When talking in pure rarity terms, it's hard to look past the male Purple Sunbird at Al-Adan, Kuwait, from 6-9th – this is just the fourth record for the WP, with each of the three previous records (concerning at least five birds) also recorded in the small Arabian nation.
However, it's fair to say that the beautiful images that emerged this week of an adult Verreaux's Eagle west of Shalatein, Egypt, will have been just as gripping for regional listers. Could this near-mythical species be about to offer itself up in the WP for the first time in many years? Time will tell.
Moving a few thousand miles to the west, the Dwarf Bittern and Eastern Yellow Wagtail continued on Fuerteventura, where there were also major local records of Red Kite and Common Scoter, the Laughing Gull lingered on Gran Canaria and the Hudsonian Whimbrel hung around on Sal, Cape Verde.
Spain's Brown Shrike was reported regularly not far to the south of A Coruña, while a Sociable Lapwing remained on the Spanish-Portuguese border in Extremadura and, in Portugal itself, an Eastern Yellow Wagtail was identified at Vila Franca de Xira – the site which held multiple birds last winter.
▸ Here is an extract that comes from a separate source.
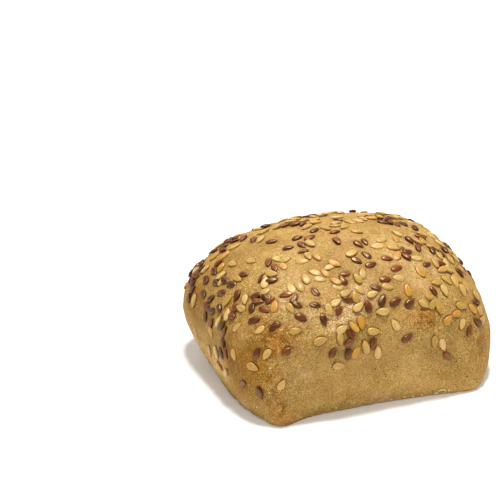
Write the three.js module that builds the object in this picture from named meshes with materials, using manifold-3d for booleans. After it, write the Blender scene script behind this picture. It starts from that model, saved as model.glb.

Italy's sixth Brown Booby was photographed on the coast at Voltri, to the west of Genova. Austria's second Oriental Turtle Dove, of the meena subspecies, was at Gramastetten from 6th. In Germany, a Black-winged Kite was well watched at Bröckel, Lower Saxony, all week and the Black Scoter remained off the Baltic coast at Nieby. Further east, the Stejneger's Scoter was back for its third winter in Gdansk Bay, Poland.
Finally, yet another Eastern Yellow Wagtail was discovered in Sweden, along the coast south-east of Trelleborg.